◆ Stated goal:
Write out the whole listing, matching it exactly.

◆ Dataset extract:
....................

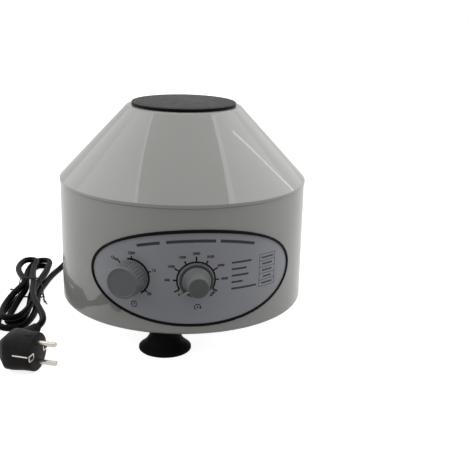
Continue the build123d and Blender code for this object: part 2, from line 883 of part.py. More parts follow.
# Chamber bowl on its pillars
bowl_outside = bowl_radius + bowl_wall
bowl_top = shoulder_height + bowl_above
chamber_bowl = turned(
    [
        (bowl_hole, bowl_floor),
        (bowl_outside - bowl_round, bowl_floor),
        (bowl_outside, bowl_floor + bowl_round),
        (bowl_outside, bowl_top - bowl_bead),
        (bowl_outside + bowl_bead, bowl_top - bowl_bead),
        (bowl_outside + bowl_bead, bowl_top),
        (bowl_radius, bowl_top),
        (bowl_radius, bowl_floor + bowl_round + bowl_wall / 2),
        (bowl_radius - bowl_round + bowl_wall / 2, bowl_floor + bowl_wall),
        (bowl_hole, bowl_floor + bowl_wall),
    ],
)
bowl_pillars = []
bowl_screws = []
for azimuth in pillar_azimuths:
    hole = rod(screw_radius + screw_play, bowl_floor, bowl_floor + bowl_wall)
    chamber_bowl -= around(azimuth, pillar_circle, 0) * hole
    pillar = rod(pillar_radius, plate_top, bowl_floor)
    pillar += rod(screw_radius + screw_play, foot_height, plate_top)
    pillar -= rod(screw_radius, bowl_floor - screw_length, bowl_floor)
    bowl_pillars.append(around(azimuth, pillar_circle, 0) * pillar)
    top_screw = around(azimuth, pillar_circle, bowl_floor + bowl_wall) * Rot(180, 0, 0)
    bowl_screws.append(top_screw * screw(screw_length))
parts["chamber_bowl"] = chamber_bowl
parts["bowl_pillars"] = joined(bowl_pillars)
parts["bowl_screws"] = joined(bowl_screws)

# Filter capacitor and terminal block on the base plate
floor_circle = (motor_plate_radius + flange_inside) / 2
capacitor = rod(capacitor_radius, plate_top, plate_top + capacitor_height)
parts["filter_capacitor"] = around(capacitor_azimuth, floor_circle, 0) * capacitor
terminal_top = plate_top + terminal_high
terminal_block = block(terminal_width, terminal_depth, plate_top, plate_top + terminal_low)
terminal_block += block(terminal_width, terminal_back, plate_top, terminal_top)
for index in (-1, 0, 1):
    hole = rod(terminal_hole, plate_top + terminal_low, terminal_top)
    terminal_block -= Pos(terminal_step * index, 0, 0) * hole
parts["terminal_block"] = around(terminal_azimuth, floor_circle, 0) * terminal_block

# Fuse holder through the rear wall, with a slotted cap
fuse_face = body_radius + fuse_collar_thick
fuse_end = fuse_face + fuse_cap_length
fuse_holder = turned(
    [
        (0, seat - fuse_depth),
        (fuse_radius, seat - fuse_depth),
        (fuse_radius, seat - flange_deep),
        (flange_radius, seat - flange_deep),
        (flange_radius, seat),
        (seat_bore, seat),
        (seat_bore, body_radius),
        (fuse_collar, body_radius),
        (fuse_collar, fuse_face),
        (0, fuse_face),
    ],
)
parts["fuse_holder"] = outwards(fuse_azimuth, fuse_height) * fuse_holder
fuse_cap = turned(
    [
        (0, fuse_face),
        (fuse_cap_radius, fuse_face),
        (fuse_cap_top, fuse_end),
        (0, fuse_end),
    ],
)
fuse_cap -= block(fuse_cap_radius * 2, fuse_slot, fuse_end - fuse_slot, fuse_end)
parts["fuse_cap"] = outwards(fuse_azimuth, fuse_height) * fuse_cap


def relief(start, length, root, tip, ribs):
    """Tapered strain relief along z, with rings that lean like a row of cones."""
    corners = [(0, start)]
    step = length / ribs
    for index in range(ribs):
        here = root + (tip - root) * index / ribs
        corners += [(here, start + step * index), (here - 1.2, start + step * (index + 0.8))]
    corners += [(tip, start + length), (0, start + length)]
    return turned(corners)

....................

◆ Solution to this exercise:
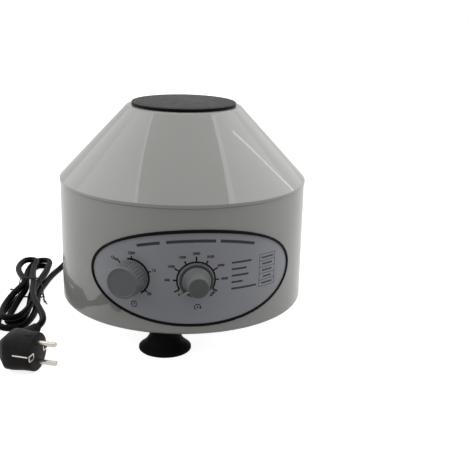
Continue the build123d and Blender code for this object: part 2, from line 883 of part.py. More parts follow.
# Chamber bowl on its pillars
bowl_outside = bowl_radius + bowl_wall
bowl_top = shoulder_height + bowl_above
chamber_bowl = turned(
    [
        (bowl_hole, bowl_floor),
        (bowl_outside - bowl_round, bowl_floor),
        (bowl_outside, bowl_floor + bowl_round),
        (bowl_outside, bowl_top - bowl_bead),
        (bowl_outside + bowl_bead, bowl_top - bowl_bead),
        (bowl_outside + bowl_bead, bowl_top),
        (bowl_radius, bowl_top),
        (bowl_radius, bowl_floor + bowl_round + bowl_wall / 2),
        (bowl_radius - bowl_round + bowl_wall / 2, bowl_floor + bowl_wall),
        (bowl_hole, bowl_floor + bowl_wall),
    ],
)
bowl_pillars = []
bowl_screws = []
for azimuth in pillar_azimuths:
    hole = rod(screw_radius + screw_play, bowl_floor, bowl_floor + bowl_wall)
    chamber_bowl -= around(azimuth, pillar_circle, 0) * hole
    pillar = rod(pillar_radius, plate_top, bowl_floor)
    pillar += rod(screw_radius + screw_play, foot_height, plate_top)
    pillar -= rod(screw_radius, bowl_floor - screw_length, bowl_floor)
    bowl_pillars.append(around(azimuth, pillar_circle, 0) * pillar)
    top_screw = around(azimuth, pillar_circle, bowl_floor + bowl_wall) * Rot(180, 0, 0)
    bowl_screws.append(top_screw * screw(screw_length))
parts["chamber_bowl"] = chamber_bowl
parts["bowl_pillars"] = joined(bowl_pillars)
parts["bowl_screws"] = joined(bowl_screws)

# Filter capacitor and terminal block on the base plate
floor_circle = (motor_plate_radius + flange_inside) / 2
capacitor = rod(capacitor_radius, plate_top, plate_top + capacitor_height)
parts["filter_capacitor"] = around(capacitor_azimuth, floor_circle, 0) * capacitor
terminal_top = plate_top + terminal_high
terminal_block = block(terminal_width, terminal_depth, plate_top, plate_top + terminal_low)
terminal_block += block(terminal_width, terminal_back, plate_top, terminal_top)
for index in (-1, 0, 1):
    hole = rod(terminal_hole, plate_top + terminal_low, terminal_top)
    terminal_block -= Pos(terminal_step * index, 0, 0) * hole
parts["terminal_block"] = around(terminal_azimuth, floor_circle, 0) * terminal_block

# Fuse holder through the rear wall, with a slotted cap
fuse_face = body_radius + fuse_collar_thick
fuse_end = fuse_face + fuse_cap_length
fuse_holder = turned(
    [
        (0, seat - fuse_depth),
        (fuse_radius, seat - fuse_depth),
        (fuse_radius, seat - flange_deep),
        (flange_radius, seat - flange_deep),
        (flange_radius, seat),
        (seat_bore, seat),
        (seat_bore, body_radius),
        (fuse_collar, body_radius),
        (fuse_collar, fuse_face),
        (0, fuse_face),
    ],
)
parts["fuse_holder"] = outwards(fuse_azimuth, fuse_height) * fuse_holder
fuse_cap = turned(
    [
        (0, fuse_face),
        (fuse_cap_radius, fuse_face),
        (fuse_cap_top, fuse_end),
        (0, fuse_end),
    ],
)
fuse_cap -= block(fuse_cap_radius * 2, fuse_slot, fuse_end - fuse_slot, fuse_end)
parts["fuse_cap"] = outwards(fuse_azimuth, fuse_height) * fuse_cap


def relief(start, length, root, tip, ribs):
    """Tapered strain relief along z, with rings that lean like a row of cones."""
    corners = [(0, start)]
    step = length / ribs
    for index in range(ribs):
        here = root + (tip - root) * index / ribs
        corners += [(here, start + step * index), (here - 1.2, start + step * (index + 0.8))]
    corners += [(tip, start + length), (0, start + length)]
    return turned(corners)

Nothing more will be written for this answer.